其实,早在宋代,张栻《癸巳论语解》不仅提出过“事事物物皆有中”,还特别重视从方法论的角度对如何“执中”进行探讨。他说:“惟其心无所倚,则能执其中而不失。此所谓‘时中’也。”而朱熹《四书或问》卷十二也提出:“尧、舜、禹皆自诚而明者,而‘允执厥中’,乃‘时中’之中也。”张、朱二贤皆以“时中”来回答应该如何“执中”。因此,在“执中”的时候,不仅要有“中庸”的态度,更要认识到,不同事物有不同的“中”,同一事物在不同的时间中也有不同的“中”,这需要在具体实践中特别加以注意。
(三)“执中”的主体是谁
“允执其中”,出自《论语》的最后一篇:《尧曰》篇。按照古人的编书习惯,一部书最后一篇往往是最重要的。《论语》《孟子》《荀子》在最后的篇章中都有一个类似“道统”谁系的问题。所以邢昺于《论语注疏》:
此篇记二帝三王及孔子之语,兼明天命政化之美,皆是圣人之道,可以垂训将来,故以殿诸篇。
认为《尧曰》一篇,所记乃是“二帝三王及孔子”的话,皆是“圣人之道”,对后世帝王有重大的启迪作用,因而非常重要,放在全书的最后一篇。

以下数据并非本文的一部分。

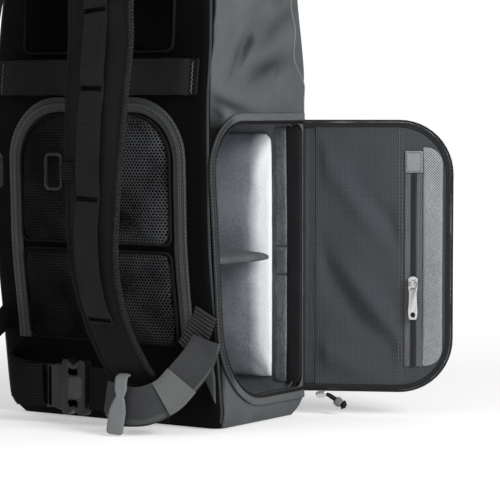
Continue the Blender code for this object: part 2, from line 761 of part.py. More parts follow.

宋儒蔡沉(公元1167—1230年)也有相似的观点,其代表作《书经集传》说:
尧之告舜,但曰“允执其中”,今舜命禹又推其所以而详言之,盖古之圣人将以天下与人,未尝不以其治之之法并而传之,其见于经者如此,后之人君,其可不深思而敬守之哉?
他认为,经书所载之尧、舜、禹三圣递相授受的“允执其中”,其实是圣人在禅让天下的同时,把治理天下的方法一并传授,而后世的“人君”,对于这些法则成例,不仅应该深入思考,仔细体味,还要敬遵恪守。这意味着,《论语》所讲的“执中”主体主要是指“人君”。虽然“允执其中”一语,适用于所有人,但“人君”为一国之主,其一言一行都可能关系一国之命脉,尤其是他所指定的政策法规关系国内各个阶层、各个群体,乃至各个家庭的直接利益,政策法规如何制定得恰到好处,那就是“执中”。所以“允执其中”一语,乃是千百世帝王所应牢记在心的执政箴言。其中的道理并不神秘,也不难理解。
诚如《四库全书总目·经部总叙》所言,“经秉圣裁,垂型万世”。经学思想与学说,形成于上古,又得到历代儒者的丰富与扩充,至今仍具有极强的生命力。毋庸置疑,先儒对“允执其中”所做的诠释,对于今天的人们来说,在修身养性、为人处世、治国理政等方面,都具有相当重要的借鉴意义。
[1] 孙钦善:《论语注译》,巴蜀书社1990年版,第340页。
[2] 辜鸿铭:《〈论语〉英译》,载黄兴涛等译《辜鸿铭文集(下)》,海南出版社2000年版,第501页。
[3] 王伟凯:《辜鸿铭之英译〈论语〉析论》,《云梦学刊》2016年第1期。